- **Problem details**
Write out the complete material exactly as it stands.

- **Data for this exercise**
━━━━

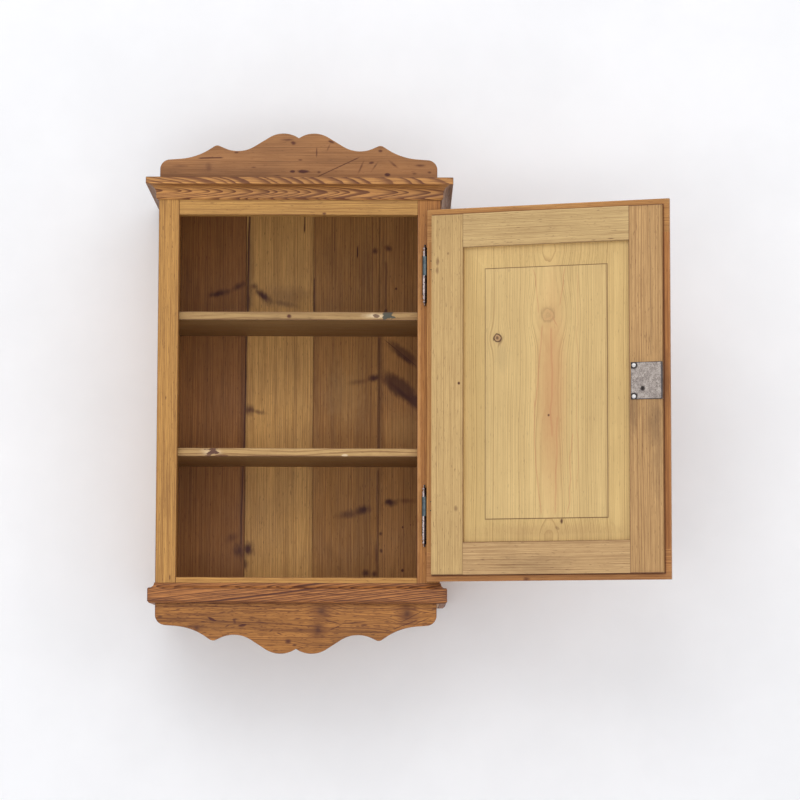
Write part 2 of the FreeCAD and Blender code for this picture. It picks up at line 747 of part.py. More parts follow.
def make_hinges():
    """Both hinges; gives back what is cut from the wood of the stile and of the door."""
    frame_nails, door_nails, frame_plates, door_plates = [], [], [], []
    leaves = {}
    for label, joint in HINGES.items():
        frame_plate, frame_leaf = make_frame_leaf(label, joint)
        door_plate, door_leaf = make_door_leaf(label, joint)
        make_hinge_pin(label, joint)
        frame_nails += leaf_nails(label + "_frame_nail", "x", OPEN_RIGHT, "2 * " + HINGE_OFFSET,
                                  add(FRONT, "frame_leaf_depth * 0.6"), joint, -1)
        door_nails += leaf_nails(label + "_door_nail", "y", LIP_OUTSIDE, "lip_thickness",
                                 f"-({add(LIP_NEAR, 'lip_overlap')})", joint, 1)
        frame_plates.append(frame_plate)
        door_plates.append(door_plate)
        leaves[label] = (frame_leaf, door_leaf)
    in_frame = keep("hinge_frame_nails", group("hinge_frame_nail_group", frame_nails))
    in_door = group("hinge_door_nail_group", door_nails)
    for label, (frame_leaf, door_leaf) in leaves.items():
        keep(label + "_frame_leaf", cut(label + "_frame_leaf_nailed", frame_leaf, [in_frame]))
        keep_on_door(label + "_door_leaf", cut(label + "_door_leaf_nailed", door_leaf, [in_door]))
    keep_on_door("hinge_door_nails", group("hinge_door_nails_shape", door_nails))
    return frame_plates + [in_frame], door_plates + [in_door]


# ---------------------------------------------------------------- door
def keyhole(name, y):
    """A round hole with a slot below it for the bit."""
    low, high = y
    x = f"-({KEY_U})"
    hole = rod(name + "_hole", "y", "key_shank_radius + key_clearance", (x, low, KEY_Z), less(high, low))
    half = "(key_bit_thickness / 2 + key_clearance)"
    slot = box(name + "_slot", (less(x, half), add(x, half)), y,
               (less(KEY_Z, "key_bit_radius", "key_clearance"), KEY_Z))
    return [hole, slot]


def make_door(hinge_cuts, lock_cuts, hole_cuts):
    lip = door_box("lip_blank", (LIP_NEAR, LIP_FAR), (LIP_OUTSIDE, LIP_INSIDE), (LIP_BOTTOM, LIP_TOP))
    doc.recompute()
    rounded = doc.addObject("Part::Fillet", "lip_rounded")
    rounded.Base = lip
    outside = min(vertex.Y for vertex in lip.Shape.Vertexes)
    rounded.Edges = [(i, number("lip_round"), number("lip_round"))
                     for i, edge in enumerate(lip.Shape.Edges, start=1)
                     if all(abs(vertex.Y - outside) < 1e-6 for vertex in edge.Vertexes)]
    raised = door_box("raised_blank", (RAISED_NEAR, RAISED_FAR), (LIP_INSIDE, RAISED_FACE),
                      (RAISED_BOTTOM, RAISED_TOP))
    blank = fuse("door_blank", [rounded, raised])

    thickness = (LIP_OUTSIDE, RAISED_FACE)
    lip_layer = (LIP_OUTSIDE, LIP_INSIDE)
    inner = {"hinge": add(RAISED_NEAR, "door_stile_width"), "lock": less(RAISED_FAR, "door_stile_width")}
    panel_top = less(RAISED_TOP, "door_rail_top_height")
    panel_bottom = add(RAISED_BOTTOM, "door_rail_bottom_height")
    lap_top = less(LIP_TOP, "lap_top_height")
    lap_bottom = add(LIP_BOTTOM, "lap_bottom_height")
    groove_low = add(LIP_OUTSIDE, "groove_offset")
    groove_high = add(groove_low, "groove_width")

    groove = door_box("panel_groove",
                      (less(inner["hinge"], "groove_depth"), add(inner["lock"], "groove_depth")),
                      (groove_low, groove_high),
                      (less(panel_bottom, "groove_depth"), add(panel_top, "groove_depth")))

    rails = {"door_rail_top": (panel_top, LIP_TOP, lap_top, LIP_TOP),
             "door_rail_bottom": (LIP_BOTTOM, panel_bottom, LIP_BOTTOM, lap_bottom)}
    laps = []
    for label, (low, high, lap_low, lap_high) in rails.items():
        middle = door_box(label + "_middle", (inner["hinge"], inner["lock"]), thickness, (low, high))
        lap = door_box(label + "_lap", (LIP_NEAR, LIP_FAR), lip_layer, (lap_low, lap_high))
        laps.append(lap)
        region = fuse(label + "_region", [middle, lap])
        keep_on_door(label, cut(label + "_cut", common(label + "_blank", [blank, region]), [groove]))

    stiles = {"door_stile_hinge": ((LIP_NEAR, inner["hinge"]), hinge_cuts),
              "door_stile_lock": ((inner["lock"], LIP_FAR), lock_cuts + hole_cuts)}
    for label, (u, cuts) in stiles.items():
        region = door_box(label + "_region", u, thickness, (LIP_BOTTOM, LIP_TOP))
        member = common(label + "_blank", [blank, region])
        keep_on_door(label, cut(label + "_cut", member, laps + [groove] + cuts))

    rim = "groove_depth - groove_clearance"
    make_panel((inner["hinge"], inner["lock"]), (panel_bottom, panel_top), rim, groove_low, groove_high)


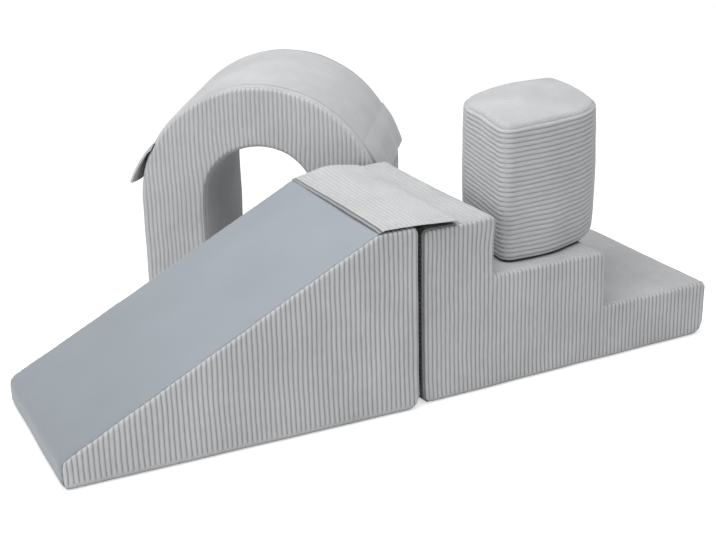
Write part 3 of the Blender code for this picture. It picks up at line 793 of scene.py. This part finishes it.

━━━━

- **Response to the exercise**
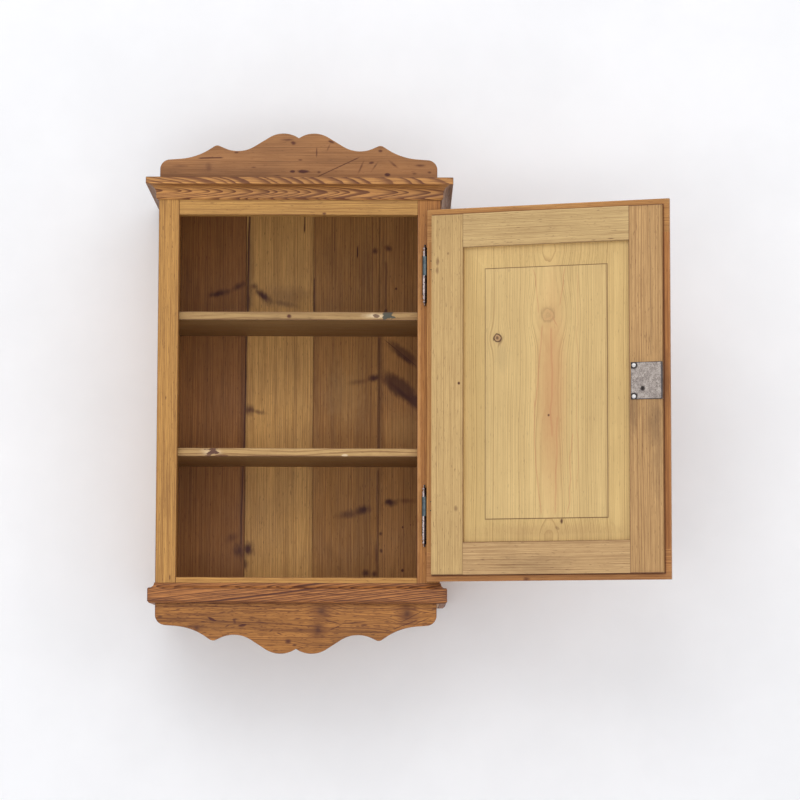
Write part 2 of the FreeCAD and Blender code for this picture. It picks up at line 747 of part.py. More parts follow.
def make_hinges():
    """Both hinges; gives back what is cut from the wood of the stile and of the door."""
    frame_nails, door_nails, frame_plates, door_plates = [], [], [], []
    leaves = {}
    for label, joint in HINGES.items():
        frame_plate, frame_leaf = make_frame_leaf(label, joint)
        door_plate, door_leaf = make_door_leaf(label, joint)
        make_hinge_pin(label, joint)
        frame_nails += leaf_nails(label + "_frame_nail", "x", OPEN_RIGHT, "2 * " + HINGE_OFFSET,
                                  add(FRONT, "frame_leaf_depth * 0.6"), joint, -1)
        door_nails += leaf_nails(label + "_door_nail", "y", LIP_OUTSIDE, "lip_thickness",
                                 f"-({add(LIP_NEAR, 'lip_overlap')})", joint, 1)
        frame_plates.append(frame_plate)
        door_plates.append(door_plate)
        leaves[label] = (frame_leaf, door_leaf)
    in_frame = keep("hinge_frame_nails", group("hinge_frame_nail_group", frame_nails))
    in_door = group("hinge_door_nail_group", door_nails)
    for label, (frame_leaf, door_leaf) in leaves.items():
        keep(label + "_frame_leaf", cut(label + "_frame_leaf_nailed", frame_leaf, [in_frame]))
        keep_on_door(label + "_door_leaf", cut(label + "_door_leaf_nailed", door_leaf, [in_door]))
    keep_on_door("hinge_door_nails", group("hinge_door_nails_shape", door_nails))
    return frame_plates + [in_frame], door_plates + [in_door]


# ---------------------------------------------------------------- door
def keyhole(name, y):
    """A round hole with a slot below it for the bit."""
    low, high = y
    x = f"-({KEY_U})"
    hole = rod(name + "_hole", "y", "key_shank_radius + key_clearance", (x, low, KEY_Z), less(high, low))
    half = "(key_bit_thickness / 2 + key_clearance)"
    slot = box(name + "_slot", (less(x, half), add(x, half)), y,
               (less(KEY_Z, "key_bit_radius", "key_clearance"), KEY_Z))
    return [hole, slot]


def make_door(hinge_cuts, lock_cuts, hole_cuts):
    lip = door_box("lip_blank", (LIP_NEAR, LIP_FAR), (LIP_OUTSIDE, LIP_INSIDE), (LIP_BOTTOM, LIP_TOP))
    doc.recompute()
    rounded = doc.addObject("Part::Fillet", "lip_rounded")
    rounded.Base = lip
    outside = min(vertex.Y for vertex in lip.Shape.Vertexes)
    rounded.Edges = [(i, number("lip_round"), number("lip_round"))
                     for i, edge in enumerate(lip.Shape.Edges, start=1)
                     if all(abs(vertex.Y - outside) < 1e-6 for vertex in edge.Vertexes)]
    raised = door_box("raised_blank", (RAISED_NEAR, RAISED_FAR), (LIP_INSIDE, RAISED_FACE),
                      (RAISED_BOTTOM, RAISED_TOP))
    blank = fuse("door_blank", [rounded, raised])

    thickness = (LIP_OUTSIDE, RAISED_FACE)
    lip_layer = (LIP_OUTSIDE, LIP_INSIDE)
    inner = {"hinge": add(RAISED_NEAR, "door_stile_width"), "lock": less(RAISED_FAR, "door_stile_width")}
    panel_top = less(RAISED_TOP, "door_rail_top_height")
    panel_bottom = add(RAISED_BOTTOM, "door_rail_bottom_height")
    lap_top = less(LIP_TOP, "lap_top_height")
    lap_bottom = add(LIP_BOTTOM, "lap_bottom_height")
    groove_low = add(LIP_OUTSIDE, "groove_offset")
    groove_high = add(groove_low, "groove_width")

    groove = door_box("panel_groove",
                      (less(inner["hinge"], "groove_depth"), add(inner["lock"], "groove_depth")),
                      (groove_low, groove_high),
                      (less(panel_bottom, "groove_depth"), add(panel_top, "groove_depth")))

    rails = {"door_rail_top": (panel_top, LIP_TOP, lap_top, LIP_TOP),
             "door_rail_bottom": (LIP_BOTTOM, panel_bottom, LIP_BOTTOM, lap_bottom)}
    laps = []
    for label, (low, high, lap_low, lap_high) in rails.items():
        middle = door_box(label + "_middle", (inner["hinge"], inner["lock"]), thickness, (low, high))
        lap = door_box(label + "_lap", (LIP_NEAR, LIP_FAR), lip_layer, (lap_low, lap_high))
        laps.append(lap)
        region = fuse(label + "_region", [middle, lap])
        keep_on_door(label, cut(label + "_cut", common(label + "_blank", [blank, region]), [groove]))

    stiles = {"door_stile_hinge": ((LIP_NEAR, inner["hinge"]), hinge_cuts),
              "door_stile_lock": ((inner["lock"], LIP_FAR), lock_cuts + hole_cuts)}
    for label, (u, cuts) in stiles.items():
        region = door_box(label + "_region", u, thickness, (LIP_BOTTOM, LIP_TOP))
        member = common(label + "_blank", [blank, region])
        keep_on_door(label, cut(label + "_cut", member, laps + [groove] + cuts))

    rim = "groove_depth - groove_clearance"
    make_panel((inner["hinge"], inner["lock"]), (panel_bottom, panel_top), rim, groove_low, groove_high)


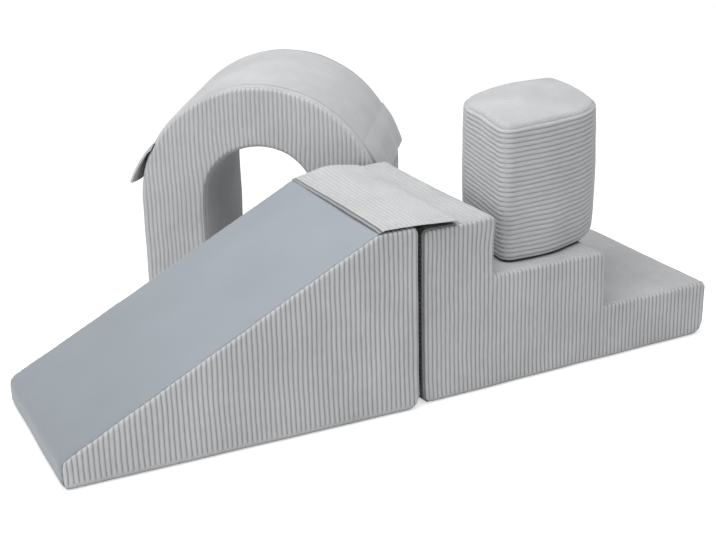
Write part 3 of the Blender code for this picture. It picks up at line 793 of scene.py. This part finishes it.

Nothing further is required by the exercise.